The Guardian noted that in 2017, there were 1,201 verified reports of islamaphobic incidents within Britain, which was a rise of 26% on the year before and the highest number since TellMAMA (Measuring Anti-Muslim Attacks) was founded in 2012 in the UK. 31% of young children think Muslims are taking over England; 37% of Brits would support a political party that would reduce the number of Muslims in the UK; Muslim men are 76% less likely to be employed than their white Christian counterparts; and half the British Muslim population live in the 10% most deprived areas in the UK. In January 2019, an Islamic school in Newcastle was the target of a hate crime. The school had swastikas and anti-Muslim graffiti spray-painted on the walls including the phrase ‘moslem terorists’ which had left staff members fearing for their lives.

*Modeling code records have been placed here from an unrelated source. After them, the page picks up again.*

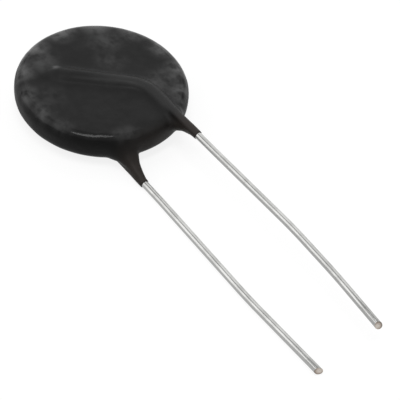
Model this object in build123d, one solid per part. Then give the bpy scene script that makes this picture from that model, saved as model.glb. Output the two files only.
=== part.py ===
from build123d import *
from math import cos, radians, sin, sqrt, tan
from typing import NamedTuple
import os

# Disc thermistor, dip-coated, with two radial wires. Sizes are in millimetres.
# It is modelled about the disc's centre, with the disc's axis on Z and the wires running towards +X,
# and then set down on its rear ridge.

# Ceramic disc and its fired silver electrodes
ceramic_diameter = 20.4
ceramic_thickness = 3.4
electrode_margin = 0.6
electrode_thickness = 0.04

# Tinned copper wires
wire_diameter = 0.95
lead_spacing = 7.8
lead_offset = 0.09
crossing_angle = 50.0
crossing_length = 11.2
crossing_bend_inset = 7.4
crossing_bend_radius = 2.5
bend_half_length = 2.0

# Solder that holds each wire along its electrode
solder_film = 0.03
solder_half_width = 1.1
solder_toe = 0.08
solder_shoulder = 0.28
solder_end_margin = 0.5
solder_past_wire = 0.3

# Dipped resin coating
coating_over_face = 0.26
coating_over_rim = 1.0
coating_over_wire = 0.15
coating_edge_radius = 1.5
coating_edge_steps = 4
ridge_flank_angle = 45.0

# Collars that the coating draws out along the wires
collar_length = 3.8
collar_wall = 0.13
web_top_sink = 0.15
web_tip_inset = 0.3
web_crown_inset = 1.6
web_root_inset = 3.0
web_root_share = 0.8
web_flare = 3.2
web_steps = 4


class Wire(NamedTuple):
    """What differs between the two wires and the webs of coating at their roots."""

    side: float
    bends: tuple
    tip: tuple
    shear_angle: float
    webs: tuple


# Bends and tip of a wire: distance from the rim, drift away from the other wire, and drift towards the
# middle plane.
# Webs: radius at the rim, and how far that end leans towards the other wire.
front_wire = Wire(
    side=lead_spacing / 2 + lead_offset,
    bends=((5.8, 0.0, 0.0), (21.9, 0.37, 0.37), (29.8, 0.29, 0.85)),
    tip=(38.4, -0.17, 1.38),
    shear_angle=-24.0,
    webs=((1.9, 0.0),),
)
rear_wire = Wire(
    side=lead_spacing / 2 - lead_offset,
    bends=((5.8, 0.0, 0.0), (25.2, 0.69, 0.05)),
    tip=(38.2, 0.53, 0.08),
    shear_angle=11.0,
    webs=((2.0, 0.0), (1.9, 0.9)),
)

# Heights and radii worked out from the sizes above
face_height = ceramic_thickness / 2
electrode_top = face_height + electrode_thickness
wire_radius = wire_diameter / 2
wire_height = electrode_top + solder_film + wire_radius
coated_radius = ceramic_diameter / 2 + coating_over_rim
coated_face = electrode_top + coating_over_face
crest_radius = wire_radius + coating_over_wire
electrode_radius = ceramic_diameter / 2 - electrode_margin
solder_reach = electrode_radius - solder_end_margin
collar_end = coated_radius + collar_length


def rear_of(shape):
    """The rear half of the part is the front half turned half a turn about X."""
    return Rotation(180, 0, 0) * shape


def across(path, at=0.0):
    """Plane square to a path, with its Y axis along the disc's axis."""
    tangent = path % at
    return Plane(origin=path @ at, x_dir=Vector(0, 0, 1).cross(tangent), z_dir=tangent)


def crossing_corners(side):
    """The wire's end on its electrode, and the corner where it turns towards its own side of the disc."""
    corner = Vector(coated_radius - crossing_bend_inset, side, wire_height)
    way = Vector(cos(radians(crossing_angle)), sin(radians(crossing_angle)), 0)
    return corner - way * crossing_length, corner


def crossing_path(side, first_x):
    """Flat path of a wire over the disc: in from first_x, round the bend and across to the wire's end."""
    inner_end, corner = crossing_corners(side)
    start = Vector(first_x, side, wire_height)
    return FilletPolyline(start, corner, inner_end, radius=crossing_bend_radius)


def bend_radius(before, corner, after):
    """Radius of an arc that takes up the set length of wire on each side of a gentle bend."""
    turn = (corner - before).get_angle(after - corner)
    return bend_half_length / tan(radians(turn / 2))


def lead(wire):
    """One round wire, from its end on the electrode to its sheared tip."""
    corners = list(crossing_corners(wire.side))
    for along, outwards, inwards in (*wire.bends, wire.tip):
        corners.append(Vector(coated_radius + along, wire.side + outwards, wire_height - inwards))
    radii = [crossing_bend_radius]
    for before, corner, after in zip(corners[1:], corners[2:], corners[3:]):
        radii.append(bend_radius(before, corner, after))
    route = FilletPolyline(*corners, radius=radii)
    rod = sweep(across(route) * Circle(wire_radius), path=route)
    waste = wire_diameter * 4
    cut = across(route, 1) * Pos(0, 0, -wire_radius) * Rotation(wire.shear_angle, 0, 0)
    return rod - cut * Pos(0, 0, waste / 2) * Box(waste, waste, waste)


def electrode():
    return Pos(0, 0, face_height) * extrude(Circle(electrode_radius), electrode_thickness)


def solder_section():
    """Section of the solder mound about the wire's middle, before the wire is taken out."""
    base = electrode_top - wire_height
    toe = (solder_half_width, base + solder_toe)
    shoulder = (solder_shoulder, solder_shoulder)
    outline = Polyline((0, shoulder[1]), (0, base), (solder_half_width, base), toe, shoulder, close=True)
    half = make_face(outline)
    return half + mirror(half, about=Plane.YZ)


def soldered_path(wire):
    """Stretch of the wire that is soldered down, which stays clear of the electrode's edge."""
    return crossing_path(wire.side, sqrt(solder_reach**2 - (wire.side + solder_half_width) ** 2))


def solder(wire):
    """Solder on both sides of the wire, in a film under it and past its end."""
    path = soldered_path(wire)
    section = solder_section()
    mound = sweep(across(path) * (section - Circle(wire_radius)), path=path)
    return mound + extrude(across(path, 1) * section, solder_past_wire)


def bore(wire):
    """Room that the wire and its solder take up in the coating."""
    path = soldered_path(wire)
    section = solder_section()
    bare_length = collar_end + wire_diameter - (path @ 0).X
    room = sweep(across(path) * (section + Circle(wire_radius)), path=path)
    room += extrude(across(path, 1) * section, solder_past_wire)
    return room + extrude(across(path) * Circle(wire_radius), -bare_length)


def ridge_section():
    """Right half of the ridge's section about the wire's middle: a round crest and a sloping flank."""
    slope = radians(ridge_flank_angle)
    join = Vector(sin(slope), cos(slope)) * crest_radius
    shoulder = Vector(sin(slope / 2), cos(slope / 2)) * crest_radius
    foot_y = -wire_height / 2
    foot_x = join.X + (join.Y - foot_y) / tan(slope)
    half = Polyline((0, crest_radius), (0, foot_y), (foot_x, foot_y), join)
    half += ThreePointArc(join, shoulder, (0, crest_radius))
    return make_face(half)


def ridge_foot():
    """Half the ridge's width where its flanks meet the face."""
    slope = radians(ridge_flank_angle)
    return crest_radius * sin(slope) + (wire_height + crest_radius * cos(slope) - coated_face) / tan(slope)


def ridge_rim_x(wire):
    """Middle of the ridge's rounded end at the rim, which keeps its flanks on the flat of the face."""
    flat_radius = coated_radius - coating_edge_radius
    return sqrt(flat_radius**2 - (wire.side + ridge_foot()) ** 2)


def ridge(wire):
    """Coating over the wire on the face, with a rounded end round the wire's end and another at the rim."""
    half = ridge_section()
    path = crossing_path(wire.side, ridge_rim_x(wire))
    whole = sweep(across(path) * (half + mirror(half, about=Plane.YZ)), path=path)
    for at in (0, 1):
        whole += revolve(across(path, at) * half, axis=Axis(path @ at, (0, 0, 1)), revolution_arc=360)
    return whole


def sleeve(wire):
    """Coating round the wire itself, from inside the ridge's end to where the wire comes out bare."""
    start = Plane(origin=(ridge_rim_x(wire) - wire_radius, wire.side, wire_height), z_dir=(1, 0, 0))
    return extrude(start * Circle(wire_radius + collar_wall), collar_end - start.origin.X)


def web(wire, rim_radius, lean):
    """Horn of coating drawn down from the sleeve to the disc's rim, wider towards the disc."""
    thin = wire_radius + collar_wall / 4
    tip = Vector(collar_end - web_tip_inset, wire.side, wire_height)
    crown_height = wire_height + thin - web_top_sink - rim_radius
    crown = Vector(coated_radius - web_crown_inset, wire.side - lean, crown_height)
    reach = (crown - tip).length
    profile = [(0, 0)]
    for step in range(web_steps + 1):
        share = step / web_steps
        profile.append((thin + (rim_radius - thin) * share**web_flare, reach * share))
    root = reach + web_root_inset - web_crown_inset
    profile += [(rim_radius * web_root_share, root), (0, root)]
    horn = revolve(Plane.XZ * make_face(Polyline(*profile, close=True)), axis=Axis.Z)
    return Plane(origin=tip, z_dir=crown - tip) * horn


def wire_coating(wire):
    """Everything that the coating adds to its plain round for one wire."""
    whole = ridge(wire) + sleeve(wire)
    for rim_radius, lean in wire.webs:
        whole += web(wire, rim_radius, lean)
    return whole


def coated_disc():
    """Plain round of the coating. Its edges, rounded by surface tension, are taken in short slopes."""
    middle_x = coated_radius - coating_edge_radius
    middle_z = coated_face - coating_edge_radius
    upper = []
    for step in range(coating_edge_steps + 1):
        turn = radians(90 * step / coating_edge_steps)
        x = middle_x + coating_edge_radius * cos(turn)
        z = middle_z + coating_edge_radius * sin(turn)
        upper.append((x, z))
    lower = [(x, -z) for x, z in reversed(upper)]
    outline = Polyline((0, -coated_face), *lower, *upper, (0, coated_face), close=True)
    return revolve(Plane.XZ * make_face(outline), axis=Axis.Z)


ceramic = Cylinder(ceramic_diameter / 2, ceramic_thickness)
front_electrode = electrode()
rear_electrode = rear_of(electrode())
front_lead = lead(front_wire)
rear_lead = rear_of(lead(rear_wire))
front_solder = solder(front_wire)
rear_solder = rear_of(solder(rear_wire))
coating = coated_disc() + wire_coating(front_wire) + rear_of(wire_coating(rear_wire))
coating -= ceramic + front_electrode + rear_electrode
coating -= bore(front_wire)
coating -= rear_of(bore(rear_wire))

pieces = {
    "coating": coating,
    "ceramic_disc": ceramic,
    "front_electrode": front_electrode,
    "rear_electrode": rear_electrode,
    "front_solder": front_solder,
    "rear_solder": rear_solder,
    "front_lead": front_lead,
    "rear_lead": rear_lead,
}

box = Compound(children=[Compound(piece.wrapped) for piece in pieces.values()]).bounding_box()
seat = Pos(-box.center().X, -box.center().Y, -box.min.Z)
os.makedirs("parts", exist_ok=True)
for name, piece in pieces.items():
    export_step(seat * piece, f"parts/{name}.step")
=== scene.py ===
"""Looks of a disc thermistor: a dipped resin skin, two tinned wires with sheared ends, and the stage."""
from math import cos, radians, tan
from typing import NamedTuple

import bpy
from mathutils import Matrix, Vector


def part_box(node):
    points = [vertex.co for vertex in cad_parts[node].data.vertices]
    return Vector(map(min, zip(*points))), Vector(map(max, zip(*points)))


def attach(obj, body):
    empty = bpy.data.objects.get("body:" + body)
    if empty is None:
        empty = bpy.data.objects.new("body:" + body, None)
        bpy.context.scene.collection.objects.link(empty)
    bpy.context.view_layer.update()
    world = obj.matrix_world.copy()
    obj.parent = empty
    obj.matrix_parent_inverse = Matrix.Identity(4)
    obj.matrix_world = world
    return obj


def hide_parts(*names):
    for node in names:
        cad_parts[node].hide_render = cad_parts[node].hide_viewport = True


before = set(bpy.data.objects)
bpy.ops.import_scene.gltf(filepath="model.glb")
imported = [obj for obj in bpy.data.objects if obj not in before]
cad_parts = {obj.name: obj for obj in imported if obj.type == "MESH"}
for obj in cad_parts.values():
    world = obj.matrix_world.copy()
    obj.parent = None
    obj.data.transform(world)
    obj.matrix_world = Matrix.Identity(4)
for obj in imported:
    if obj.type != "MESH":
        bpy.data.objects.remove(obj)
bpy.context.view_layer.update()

bl_info = {
    "name": "Disc thermistor",
    "version": (1, 0, 0),
    "blender": (4, 5, 0),
    "location": "3D View > Sidebar > Thermistor",
    "description": "Dipped skin, tinned wires and stage for a disc thermistor",
    "category": "Add Mesh",
}

MM = 0.001
BODY = "root"
MERGE_DISTANCE = 0.001 * MM

# Places that the frame gives, in metres
coating_low, coating_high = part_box("coating")
ceramic_low, ceramic_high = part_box("ceramic_disc")
DISC_CENTRE = (ceramic_low + ceramic_high) / 2
COLLAR_END_X = coating_high.x

# The coated disc's radius, and its faces' height over its middle plane, in millimetres
COATED_RADIUS = (coating_high.y - coating_low.y) / 2 / MM
COATED_FACE = 2.0

# Solids that fill the skin before it is wrapped
SOLID_NODES = ("coating", "ceramic_disc", "front_electrode", "rear_electrode", "front_solder", "rear_solder")


class Wire(NamedTuple):
    """A wire's route, in millimetres from the disc's centre and the wire's height, and how its end is cut."""

    name: str
    node: str
    route: tuple
    shear: tuple
    pinch: tuple
    smear: tuple
    turned_over: bool


# The wires' round section, and how far each wire's middle is from the disc's, in millimetres.
# A shear is how far the end leans back from square, and sideways, in degrees. A pinch is the same for the dent
# that the cutters left beside it, and a smear is how far the end's bright middle is from its centre.
WIRE_RADIUS = 0.475
PINCH_DEPTH = 0.2
WIRE_HEIGHT = 2.245
FRONT_WIRE = Wire(
    name="front_wire",
    node="front_lead",
    route=((-3.399, -4.59, 0), (3.8, 3.99, 0), (17.0, 3.99, 0), (33.1, 4.36, -0.37), (41.0, 4.28, -0.85),
           (49.7, 3.82, -1.38)),
    shear=(-24.0, -15.0),
    pinch=(-50.0, -50.0),
    smear=(0.0, -0.14, 0.02),
    turned_over=False,
)
REAR_WIRE = Wire(
    name="rear_wire",
    node="rear_lead",
    route=((-3.399, -4.77, 0), (3.8, 3.81, 0), (17.0, 3.81, 0), (36.4, 4.5, -0.05), (49.4, 4.34, -0.08)),
    shear=(11.0, 26.0),
    pinch=(25.0, 60.0),
    smear=(0.0, 0.06, 0.12),
    turned_over=True,
)
WIRES = (FRONT_WIRE, REAR_WIRE)

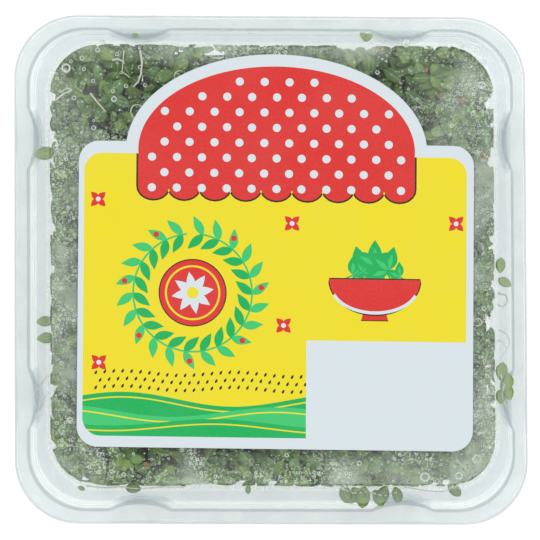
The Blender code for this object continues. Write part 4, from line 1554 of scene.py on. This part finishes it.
def make_rim_leaves(material):
    """Single seed leaves that lie on the tray's ledge, most of them pale."""
    rng = random.Random(41)
    bm = bmesh.new()
    uv_layer = bm.loops.layers.uv.new("leaf")
    shade_layer = bm.verts.layers.float.new("shade")
    for pixel_x, pixel_y, heading, size in RIM_LEAVES:
        known = set(bm.verts)
        seed_leaf_into(bm, uv_layer, SEED_LEAF_LENGTH * size, SEED_LEAF_WIDTH * size, 2.0, heading)
        added = [vert for vert in bm.verts if vert not in known]
        bmesh.ops.translate(bm, verts=added, vec=at_pixel(pixel_x, pixel_y, TRAY_LEDGE_Z + 0.35 * MM))
        shade = rng.uniform(*RIM_SHADES) - (DARKER if pixel_y > LOWER_RIM_PX else 0.0)
        for vert in added:
            vert[shade_layer] = shade
    bmesh.ops.recalc_face_normals(bm, faces=bm.faces)
    for vert in bm.verts:
        vert.co.z = min(max(vert.co.z, TRAY_LEDGE_Z + 0.08 * MM), LAND_Z - WALL - 0.05 * MM)
    return loose_piece("rim_leaves", bm, material)


def make_rim_threads(material):
    """Roots that lie on the tray's ledge."""
    bm = bmesh.new()
    for pixels, radius in RIM_THREADS:
        route_into(bm, pixels, TRAY_LEDGE_Z + (radius + 0.12) * MM, radius * MM, 3)
    bmesh.ops.recalc_face_normals(bm, faces=bm.faces)
    return loose_piece("rim_threads", bm, material)


# The stage: a white floor that glows a little, as a light table does

FLOOR_HALF = 3
FLOOR_GLOW = 0.4
FLOOR_GREYS = ((0.93, 0.93, 0.93), (0.96, 0.96, 0.96))
# Soft lamps round the punnet: how many, how steep they stand, and their distance, size and power
LAMPS, LAMP_RISE, LAMP_DISTANCE, LAMP_SIZE, LAMP_POWER = 4, 1.3, 1.5, 1.0, 3.0
# The room: its tones at the sides and overhead, and how far up one passes into the other
ROOM_TONES, OVERHEAD = ((0.84, 0.85, 0.86), (1.0, 1.0, 1.0)), (0.90, 0.985)
ROOM_STRENGTH = 0.80


def make_floor():
    material, tree, place = new_material("pale_floor")
    body = shader(tree, "Principled", {
        "Base Color": mixed(tree, noise(tree, place, 30.0), *FLOOR_GREYS),
        "Roughness": 0.9,
        "Specular IOR Level": 0.1,
        "Emission Color": (1.0, 1.0, 1.0, 1),
        "Emission Strength": FLOOR_GLOW,
    })
    corners = [(x * FLOOR_HALF, y * FLOOR_HALF, 0) for x, y in ((-1, -1), (1, -1), (1, 1), (-1, 1))]
    floor = link_mesh("floor", face_mesh("floor", corners), [finished(material, body)])


def light_stage():
    for number in range(LAMPS):
        angle = math.radians(45 + 360 / LAMPS * number)
        lamp = bpy.data.lights.new(f"soft_{number}", "AREA")
        lamp.size = LAMP_SIZE
        lamp.energy = LAMP_POWER
        light = bpy.data.objects.new(lamp.name, lamp)
        away = Vector((math.cos(angle), math.sin(angle), LAMP_RISE)).normalized()
        light.location = away * LAMP_DISTANCE
        light.rotation_euler = away.to_track_quat("Z", "Y").to_euler()
        scene.collection.objects.link(light)
    scene.world = bpy.data.worlds.new("soft_room")
    scene.world.use_nodes = True
    tree = scene.world.node_tree
    up = parts_of(tree, add_node(tree, "ShaderNodeTexCoord").outputs["Generated"])["Z"]
    room = tree.nodes["Background"].inputs
    fill(room["Color"], mixed(tree, remap(tree, up, *OVERHEAD), *ROOM_TONES))
    fill(room["Strength"], ROOM_STRENGTH)


# Everything in its place

# The label's inks; the paper itself is white
INKS = {
    "white": ("label_white", (0.66, 0.73, 0.76)),
    "yellow": ("label_yellow", (0.82, 0.69, 0.02)),
    "red": ("label_red", (0.68, 0.035, 0.03)),
    "green": ("label_green", (0.01, 0.42, 0.10)),
    "leaf": ("label_leaf_green", (0.05, 0.55, 0.16)),
    "black": ("label_black", (0.02, 0.02, 0.02)),
}
# Each sheet's mist: between which heights, and how much mist and how strong the beads' painted glint rings are
LID_MIST = (LAND_Z + 0.4 * MM, LID_UNDER_Z + 0.2 * MM, 0.43, 0.85)
TRAY_MIST = (12.0 * MM, 38.0 * MM, 0.14, 0.2)


def settle(piece, slot, *nodes):
    """A finished piece rides on the one body and may stand for CAD nodes, which it hides; its slot is not
    used.
    """
    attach(piece, "root")
    if nodes:
        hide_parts(*nodes)


def main():
    place_camera()
    make_floor()
    light_stage()
    lid_plastic = clear_plastic("lid_plastic", LEVEL_BEADS, *LID_MIST)
    tray_plastic = clear_plastic("tray_plastic", WALL_BEADS, *TRAY_MIST)
    inks = {ink: printed_paper(*print_of) for ink, print_of in INKS.items()}
    leaf, stalk = seed_leaf(), stem()
    felt = root_felt("root_felt", (0.80, 0.76, 0.62), (0.42, 0.36, 0.24))
    thread = root_felt("root_thread", (0.86, 0.84, 0.72), (0.66, 0.62, 0.48))
    tray = pressed_sheet("tray_sheet", TRAY_BENDS, LUG_HALF + LUG_CLEARANCE, tray_plastic)
    settle(tray, "clear_plastic", "tray")
    settle(pressed_sheet("lid_sheet", LID_BENDS, LUG_HALF, lid_plastic), "clear_plastic", "lid")
    settle(make_label(inks), "printed_paper", "label")
    for piece, node in make_sprouts(stalk, leaf):
        settle(piece, "green_leaf", node)
    mat = make_root_mat(felt)
    settle(mat, "roots", "root_mat")
    settle(make_root_fibres(mat, thread), "roots")
    scatter = scatter_tree()
    settle(make_hulls(scatter, seed_hull()), "roots")
    for piece in make_drops(scatter, water()):
        settle(piece, "water")
    settle(make_threads(thread), "roots")
    settle(make_rim_leaves(leaf), "green_leaf")
    settle(make_rim_threads(thread), "roots")
    scene.view_settings.view_transform = "Standard"
    scene.cycles.transparent_max_bounces = 32


main()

Islamophobia is very real. It is more than just a mere dislike towards Muslims and Islam. It is prejudice, racism and an intense hatred towards the unknown; which has the power to, and does, impact the very lives of Muslims and those who look stereotypically Muslim/ have stereotypically Muslim sounding names, socially, economically, politically both nationally and internationally, covertly, overtly and institutionally, from being racially profiled at airport security gates, shunned from a job because of your physical appearance or Muslim sounding name despite you being Muslim or not, to being demonised within the media as a congresswoman and receiving islamaphobic threats and perpetrated political propaganda, to losing your life at the hands of a racist man who cannot tell the difference between a muslim, sikh and terrorist (Balbir Singh Sodhi).

What is worse than the incidents themselves are the psychological effects the incidents have on you as an individual.